The context of the content is within out line of work. We were asked the same questions 10 times a day, so we addressed it with content.

Please answer this:
What is the strategy behind using both grey text and black text. Is it as logical as, the grey text is less important than the black text, which stands out more?
Have you split tested this, or how do you, or don't you , know this is optimal .. over just having all grey or all black text.

dontputnamehere ✍️
I just think it looks better when headlines are big and bold.
I sometimes bolden specific keywords throughout the body text for emphasis but only sometimes.

I did a similar approach for 'best sunglasses for my face' with famous people photos as examples and a photo uploader where you could try different models as a little game.
Interfaces that have a little invitation to 'play' are the best engagements.

Sitting this high up on the Search Engine Result Pages (SERPs) has generated us 270K a year consistently 2 years later.


dontputnamehere ✍️
Yeah man I like that! It's interactive. How did it work for you??
We rank 1-5 for a whole bunch of industry related keywords that have 300 – 1000 searches a month.
We've got very well thought our sales cycle that once the lead dings in our HubSpot, we've got sales guys that go out and see them etc.

It was just for spanish searches, so our total traffic was around 60ish visits a day.
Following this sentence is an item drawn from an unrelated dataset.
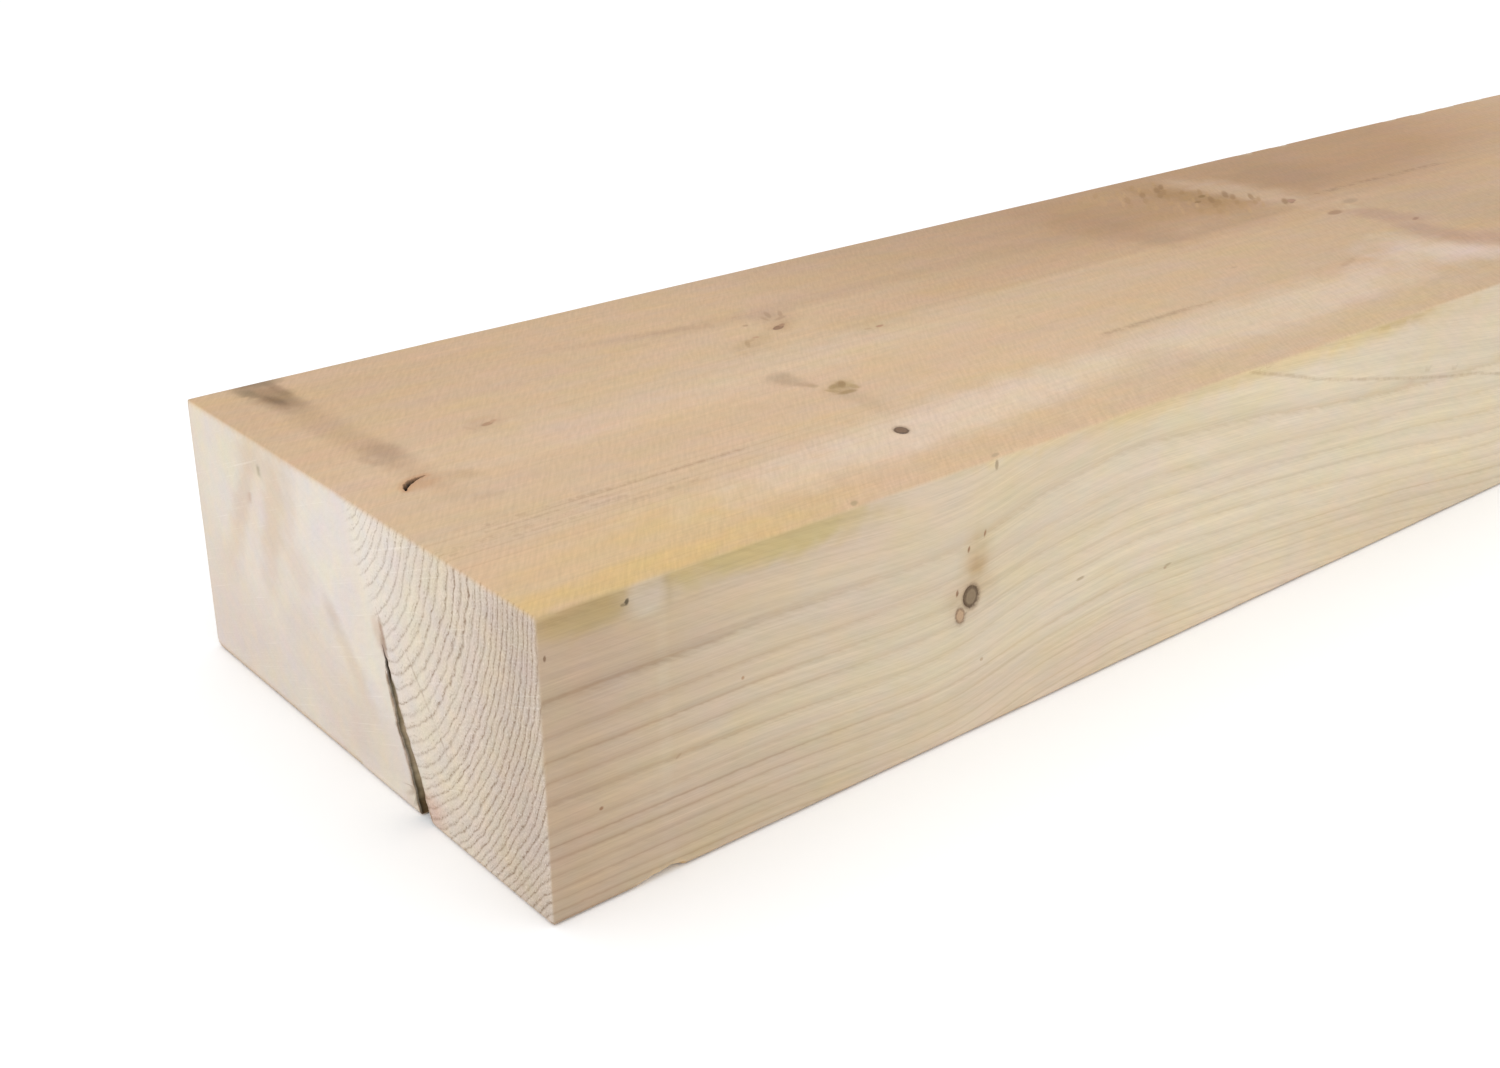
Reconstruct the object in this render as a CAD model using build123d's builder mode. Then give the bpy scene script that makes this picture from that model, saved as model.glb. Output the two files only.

It was pre GDPR, so everyone and their mother would upload a photo of their real face without thinking too much. We erased the files every 24hs.
Conversion was bad, we had a lot of traffic from latin america and payments were super hard to pull off. All in all, for a year and half of free potential customers, almost no conversions.
I feel I failed hard at that one, but I did learn a lot on how Google ranks pages and which were the signals we had to work on the hardest.

The Problem is that Google is showing the responses to "how to" questions without need to click the result. I have read that 70% of search end in no click, because of that.

dontputnamehere ✍️
Yeah I get what you mean. We still get plenty of traffic from it so it would be interesting to see what the split of having the info displayed on the SERPs vs not.